Le film est très économe sur les intertitres. Ce que disent les personnages n'est presque jamais réécrit (il y a au total deux exceptions je crois, une déclaration à une réunion d'ouvriers et une phrase au téléphone), les intertitres se contentant plutôt d'annoncer la scène à venir. Le reste du film est raconté en images et principalement par le jeu des acteurs, qui est assez clair si l'ont s'amuse a s'imaginer ce qu'ils racontent. Les deux rôles principaux sont attribués à des acteurs de théâtre de réputation. Henry Krauss joue Étienne Lantier, et Sylvie joue Catherine Maheu. (vous avez peut-être déjà vu cette dernière dans le classique Le Corbeau d'Henri-Georges Clouzot, 1943) Cette dernière joue très bien son rôle alors qu'Henry Krauss alterne entre le naturalisme et le théâtral selon les scènes. Les dernières scènes plus que les premières, pour montrer le développement interne du personnage et son optimisme malgré les lourdes épreuves traversées. Les autres acteurs sont souvent plus théâtraux, mais l'on sent que le film est situé dans une période de transition dans le jeu d'acteur et que quelques années plus tard les choses seront complètement différentes. Un personnage intéressant à noter est celui de Souvarine. Avec son look de poète (il a des CHEVEUX LONGS, une ÉCHARPE, il lui arrive de LIRE et bon sang il a même UN LAPIN comme animal de compagnie!) il n'y a aucun doute qu'il va causer des ennuis. Hors il faudra presque deux heures avant qu'il ait une quelconque importance au scénario, et passe donc quasiment tout le film à avoir l'air songeur et regarder au loin de manière très visible.

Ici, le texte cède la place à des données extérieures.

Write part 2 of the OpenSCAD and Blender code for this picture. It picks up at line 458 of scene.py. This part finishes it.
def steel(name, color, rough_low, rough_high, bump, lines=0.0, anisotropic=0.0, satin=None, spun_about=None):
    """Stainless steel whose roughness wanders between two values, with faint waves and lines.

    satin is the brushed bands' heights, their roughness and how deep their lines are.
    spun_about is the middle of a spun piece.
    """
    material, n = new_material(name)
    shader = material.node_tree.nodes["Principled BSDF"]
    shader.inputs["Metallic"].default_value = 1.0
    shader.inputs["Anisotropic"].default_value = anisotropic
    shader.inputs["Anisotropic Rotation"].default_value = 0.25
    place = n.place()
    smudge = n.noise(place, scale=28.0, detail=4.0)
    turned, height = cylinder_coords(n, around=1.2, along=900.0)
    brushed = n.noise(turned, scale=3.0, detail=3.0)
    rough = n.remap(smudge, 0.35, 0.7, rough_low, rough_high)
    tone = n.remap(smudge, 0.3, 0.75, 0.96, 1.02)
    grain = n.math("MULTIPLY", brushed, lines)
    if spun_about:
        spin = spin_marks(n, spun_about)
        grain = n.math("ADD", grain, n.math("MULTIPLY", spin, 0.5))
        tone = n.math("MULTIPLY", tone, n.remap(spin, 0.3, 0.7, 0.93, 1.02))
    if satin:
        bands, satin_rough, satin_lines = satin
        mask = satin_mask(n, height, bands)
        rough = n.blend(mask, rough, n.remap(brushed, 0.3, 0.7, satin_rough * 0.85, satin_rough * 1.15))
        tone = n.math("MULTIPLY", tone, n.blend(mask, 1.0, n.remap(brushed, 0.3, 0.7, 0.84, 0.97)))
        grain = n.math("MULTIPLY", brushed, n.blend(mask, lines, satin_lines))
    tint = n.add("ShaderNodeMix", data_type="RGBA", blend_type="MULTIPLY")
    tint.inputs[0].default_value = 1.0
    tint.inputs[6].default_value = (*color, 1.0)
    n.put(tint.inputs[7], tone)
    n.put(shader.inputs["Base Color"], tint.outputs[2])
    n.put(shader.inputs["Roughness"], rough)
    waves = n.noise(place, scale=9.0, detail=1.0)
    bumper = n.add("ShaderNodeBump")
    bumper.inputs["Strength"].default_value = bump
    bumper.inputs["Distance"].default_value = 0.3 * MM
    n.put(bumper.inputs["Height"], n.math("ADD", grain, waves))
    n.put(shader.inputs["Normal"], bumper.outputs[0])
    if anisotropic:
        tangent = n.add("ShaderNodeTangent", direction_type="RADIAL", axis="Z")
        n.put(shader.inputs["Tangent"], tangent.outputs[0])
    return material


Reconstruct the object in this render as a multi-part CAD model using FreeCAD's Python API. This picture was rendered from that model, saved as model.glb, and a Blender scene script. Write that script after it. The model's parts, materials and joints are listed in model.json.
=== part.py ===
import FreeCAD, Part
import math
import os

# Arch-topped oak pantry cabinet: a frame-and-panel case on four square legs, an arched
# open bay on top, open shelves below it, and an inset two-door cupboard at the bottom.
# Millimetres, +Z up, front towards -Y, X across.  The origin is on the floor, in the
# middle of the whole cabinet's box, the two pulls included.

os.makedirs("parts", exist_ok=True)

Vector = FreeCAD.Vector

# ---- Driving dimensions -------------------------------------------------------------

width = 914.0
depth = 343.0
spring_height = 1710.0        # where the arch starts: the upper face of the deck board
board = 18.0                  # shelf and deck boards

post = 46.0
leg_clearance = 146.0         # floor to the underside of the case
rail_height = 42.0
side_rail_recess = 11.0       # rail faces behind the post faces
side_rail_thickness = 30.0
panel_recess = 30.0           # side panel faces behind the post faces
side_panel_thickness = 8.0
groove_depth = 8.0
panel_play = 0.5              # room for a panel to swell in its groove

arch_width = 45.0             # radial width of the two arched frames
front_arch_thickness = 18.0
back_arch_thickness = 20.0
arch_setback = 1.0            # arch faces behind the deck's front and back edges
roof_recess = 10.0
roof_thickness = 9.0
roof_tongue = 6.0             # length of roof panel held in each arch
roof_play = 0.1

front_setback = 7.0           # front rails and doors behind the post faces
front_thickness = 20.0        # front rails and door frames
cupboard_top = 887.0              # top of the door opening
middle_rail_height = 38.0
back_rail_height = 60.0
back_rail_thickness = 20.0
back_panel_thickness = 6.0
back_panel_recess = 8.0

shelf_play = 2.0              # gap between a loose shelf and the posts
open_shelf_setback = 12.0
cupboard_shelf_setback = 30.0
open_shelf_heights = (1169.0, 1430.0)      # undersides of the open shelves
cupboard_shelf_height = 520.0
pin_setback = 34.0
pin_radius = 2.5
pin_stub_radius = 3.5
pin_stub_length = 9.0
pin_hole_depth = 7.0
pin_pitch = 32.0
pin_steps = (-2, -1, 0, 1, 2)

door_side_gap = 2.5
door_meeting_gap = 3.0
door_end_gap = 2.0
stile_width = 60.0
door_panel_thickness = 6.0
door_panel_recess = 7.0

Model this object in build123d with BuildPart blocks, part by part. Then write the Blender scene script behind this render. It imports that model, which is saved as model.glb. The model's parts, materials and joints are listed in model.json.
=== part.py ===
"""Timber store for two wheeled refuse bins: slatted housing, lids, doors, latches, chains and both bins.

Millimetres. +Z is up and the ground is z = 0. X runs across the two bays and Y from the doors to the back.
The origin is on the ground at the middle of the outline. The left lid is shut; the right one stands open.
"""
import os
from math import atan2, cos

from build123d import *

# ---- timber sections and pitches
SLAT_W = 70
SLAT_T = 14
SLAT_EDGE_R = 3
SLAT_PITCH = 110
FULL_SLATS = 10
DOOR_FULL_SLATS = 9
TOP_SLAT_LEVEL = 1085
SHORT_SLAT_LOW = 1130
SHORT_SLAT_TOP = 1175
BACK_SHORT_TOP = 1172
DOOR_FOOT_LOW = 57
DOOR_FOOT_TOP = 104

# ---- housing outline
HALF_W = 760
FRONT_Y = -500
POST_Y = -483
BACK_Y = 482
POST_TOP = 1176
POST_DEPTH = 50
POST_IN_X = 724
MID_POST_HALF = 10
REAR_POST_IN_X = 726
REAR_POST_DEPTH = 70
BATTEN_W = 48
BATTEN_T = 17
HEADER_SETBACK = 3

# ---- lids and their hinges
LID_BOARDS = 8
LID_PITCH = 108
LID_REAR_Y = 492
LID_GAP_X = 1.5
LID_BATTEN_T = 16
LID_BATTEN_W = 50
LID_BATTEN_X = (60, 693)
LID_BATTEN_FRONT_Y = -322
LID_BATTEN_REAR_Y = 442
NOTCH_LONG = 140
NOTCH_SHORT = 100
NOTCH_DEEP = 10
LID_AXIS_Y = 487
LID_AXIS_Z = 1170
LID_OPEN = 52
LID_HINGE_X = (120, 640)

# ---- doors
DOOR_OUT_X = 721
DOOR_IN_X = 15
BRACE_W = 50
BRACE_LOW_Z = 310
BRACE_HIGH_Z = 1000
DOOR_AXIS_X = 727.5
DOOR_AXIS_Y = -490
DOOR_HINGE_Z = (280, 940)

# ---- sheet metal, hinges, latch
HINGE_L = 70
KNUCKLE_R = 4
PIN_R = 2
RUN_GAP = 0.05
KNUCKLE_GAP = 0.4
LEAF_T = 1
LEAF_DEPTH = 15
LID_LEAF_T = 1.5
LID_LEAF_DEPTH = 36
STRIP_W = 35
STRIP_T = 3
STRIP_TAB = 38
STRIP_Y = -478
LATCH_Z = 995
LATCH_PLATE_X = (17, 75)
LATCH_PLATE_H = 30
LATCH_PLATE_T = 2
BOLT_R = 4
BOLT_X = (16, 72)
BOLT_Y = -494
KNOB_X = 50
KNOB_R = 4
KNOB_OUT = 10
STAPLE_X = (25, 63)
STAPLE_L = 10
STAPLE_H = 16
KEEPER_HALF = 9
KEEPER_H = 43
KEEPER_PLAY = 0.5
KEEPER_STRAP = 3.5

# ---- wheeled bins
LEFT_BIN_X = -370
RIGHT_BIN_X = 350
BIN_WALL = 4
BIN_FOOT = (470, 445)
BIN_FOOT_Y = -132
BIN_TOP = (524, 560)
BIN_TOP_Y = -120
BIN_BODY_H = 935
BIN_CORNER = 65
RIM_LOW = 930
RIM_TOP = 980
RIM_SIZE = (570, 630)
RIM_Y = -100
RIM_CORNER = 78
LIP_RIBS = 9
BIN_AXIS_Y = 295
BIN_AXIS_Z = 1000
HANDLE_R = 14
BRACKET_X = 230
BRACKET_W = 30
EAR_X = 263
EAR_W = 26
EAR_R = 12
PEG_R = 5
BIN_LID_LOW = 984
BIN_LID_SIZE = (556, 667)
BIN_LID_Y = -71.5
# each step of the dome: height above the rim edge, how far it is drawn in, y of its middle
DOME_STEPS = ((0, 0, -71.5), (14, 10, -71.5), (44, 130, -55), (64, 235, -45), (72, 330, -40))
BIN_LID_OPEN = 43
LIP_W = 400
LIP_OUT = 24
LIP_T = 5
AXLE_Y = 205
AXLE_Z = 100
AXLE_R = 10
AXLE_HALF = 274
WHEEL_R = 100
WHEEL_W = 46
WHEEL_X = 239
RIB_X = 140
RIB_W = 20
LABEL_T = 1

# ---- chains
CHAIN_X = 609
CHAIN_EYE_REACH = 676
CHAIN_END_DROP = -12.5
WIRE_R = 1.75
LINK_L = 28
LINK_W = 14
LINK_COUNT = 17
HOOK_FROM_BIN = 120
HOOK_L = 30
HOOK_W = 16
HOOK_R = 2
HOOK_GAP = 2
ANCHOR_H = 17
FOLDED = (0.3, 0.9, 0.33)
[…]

Germinal est donc un film à la croisée des chemins, entre le théâtre et un soucis du naturalisme et qui de ce fait bâti le langage cinématographique. Il y a un peu de romantique noble vieillot (ce qui arrivait à l'époque lorsqu'on avait un désir très fort de faire du grand art avec un médium populaire), la finale optimiste (qui vient bien du roman) est un peu soudaine, et la rigidité du cinéma de 1913 (qui semble encore mettre une certaine distance entre les évènements à l'écran et le spectateur) n'est pas à mettre entre toutes les mains 100 ans plus tard, mais il s'agit d'un film réussi et encore prenant.